There is also another important analogy between the round-up of about 100 organized crime operatives and the hunt for al Qaeda in Afghanistan. As the president himself has admitted, back in 2009, http://abcnews.go.com/Blotter/president-obamas-secret-100-al-qaeda-now-afghanistan/story?id=9227861, there are maybe 100 members of al Qaeda currently in Afghanistan. Yet, we have more than 100,000 service members stationed there at a ratio of about 1000 to 1. Does it really take a thousand trained U.S. forces to take down one member of al Qaeda? Does it also take more than the $100 billion spent for war in Afghanistan, according to U.S. News, in 2010 alone?
Yes, of course, that's right. We're not in Afghanistan to fight al Qaeda anyway. They were in Iraq, remember? Oh, wait a minute. There were no al Qaeda in Iraq until after the U.S. invaded and occupied that country, and intelligence sources have said that the presence of al Qaeda has continued to grow, esp. since it was bin Laden who originally went to Afghanistan in the 1980's as a "freedom fighter," with great accolades from President Reagan and funding from the CIA, to train what is now known as the Taliban.
It wasn't until the 1990's that bin Laden reportedly became disenchanted with his former boss, and formed al Qaeda whose mission was to express that disenchantment. The first bombing of the World Trade Center, in 1994, was attributed to bin Laden.

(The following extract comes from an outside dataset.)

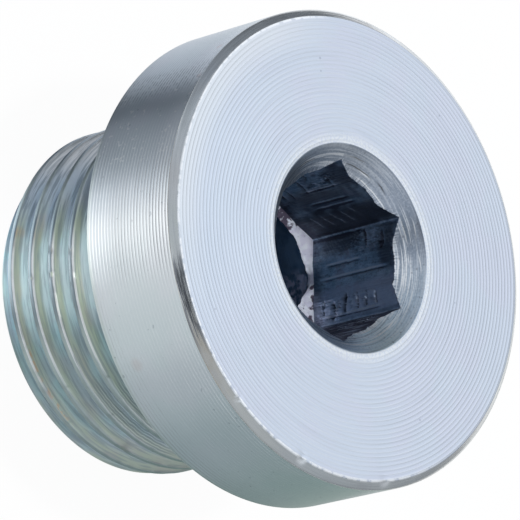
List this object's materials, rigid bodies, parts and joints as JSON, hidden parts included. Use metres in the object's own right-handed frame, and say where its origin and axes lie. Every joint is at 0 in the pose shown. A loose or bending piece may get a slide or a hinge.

The son of a wealthy Saudi family who made its money in construction, bin Laden was believed to have planted himself in a cave on somewhere on the border between Pakistan and Afghanistan.
In the Bush years following 9/11, and after the invasion of Iraq in 2002, the narrative that bin Laden was hiding out in Tora Bora seemed to work just fine. Bush didn't seem to think finding bin Laden was all that important. After all, the al Qaeda leader served his purpose just fine. His role was to provide a pretext for the invasion and occupation of a previously sovereign state. Mission accomplished. Iraq was effectively
deconstructed, only instead of getting the bin Laden family involved in reconstruction, those defense contracts went to Halliburton, Blackwater (now XE), and the oil barons. Bush and company reckoned there may be even more money to be made in Iraqi reconstruction as there is in oil.
But, now that the narrative has changed, and we learn that for the past several months, maybe even years, Osama bin Laden was living in a compound he had built only a short distance away from a military installation, not on the border of Pakistan, but well within the interior, there is outrage from the U.S. How could anyone think for a moment that bin Laden live so close to a military installation in a fortress like that without collusion from the Pakistani government, administration officials now ask. It seems only reasonable that someone should have known. Why didn't they report it to the U.S.? Senator Feinstein, Secretary of State Clinton, and others think it might be time to cut off Pakistan's allowance.
But, until recently, the CIA and the ISI appear to have been on the same page. Taking out bin Laden was not rocket science for either intelligence agency. For cripe's sake, the guy had family members, and even a courier. The U.S. knew about bin Laden's whereabouts, but timing is everything. Perhaps the Pentagon was waiting for hostilities between the U.S. and Pakistan to percolate to such a degree that we would find it in our national security interest to take him out.
When he was alive, Osama bin Laden was a convenient excuse for our invasion of Iraq and, now that he's dead, he's just as likely to be the pretext for racheting up our ongoing military campaign against Pakistan.
Clearly, blaming Pakistan for not providing intelligence if they knew where bin Laden is passing the buck. Why not blame U.S. intelligence, during the George W. Bush years, for being lackluster in their pursuit, and limiting their target to the region between Afghanistan and Pakistan which, conveniently, just happens to have provided a pretext for the invasion of both countries.
More importantly, consider the rank incompetence on the part of elected officials who, in the months immediately preceding the attack on the World Trade Center and the Pentagon, had credible intelligence that a major landmark was going to destroyed by a bomb planted on an airline, and they did nothing about it?
Would the FBI had succeeded in finding more than 100 members of organized crime families in three different states if they narrowed their search to the border that separates New York from New Jersey?
The covert drone operation, which has been roundly condemned in Pakistan for months now, was only phase one of a deliberate campaign to expand U.S. influence from Iraq to Afghanistan, and now to Pakistan. This was evident when Musharraf was forced to step down.
If the U.S. mission in the region was anything other than an exercise in empire-building, the so-called war on terror would have been treated, deservedly, as a criminal matter, and not an excuse for military expansionism.
Now, we need to be looking not at the corpse of Osama bin Laden, but instead at the cost of these gruesome wars.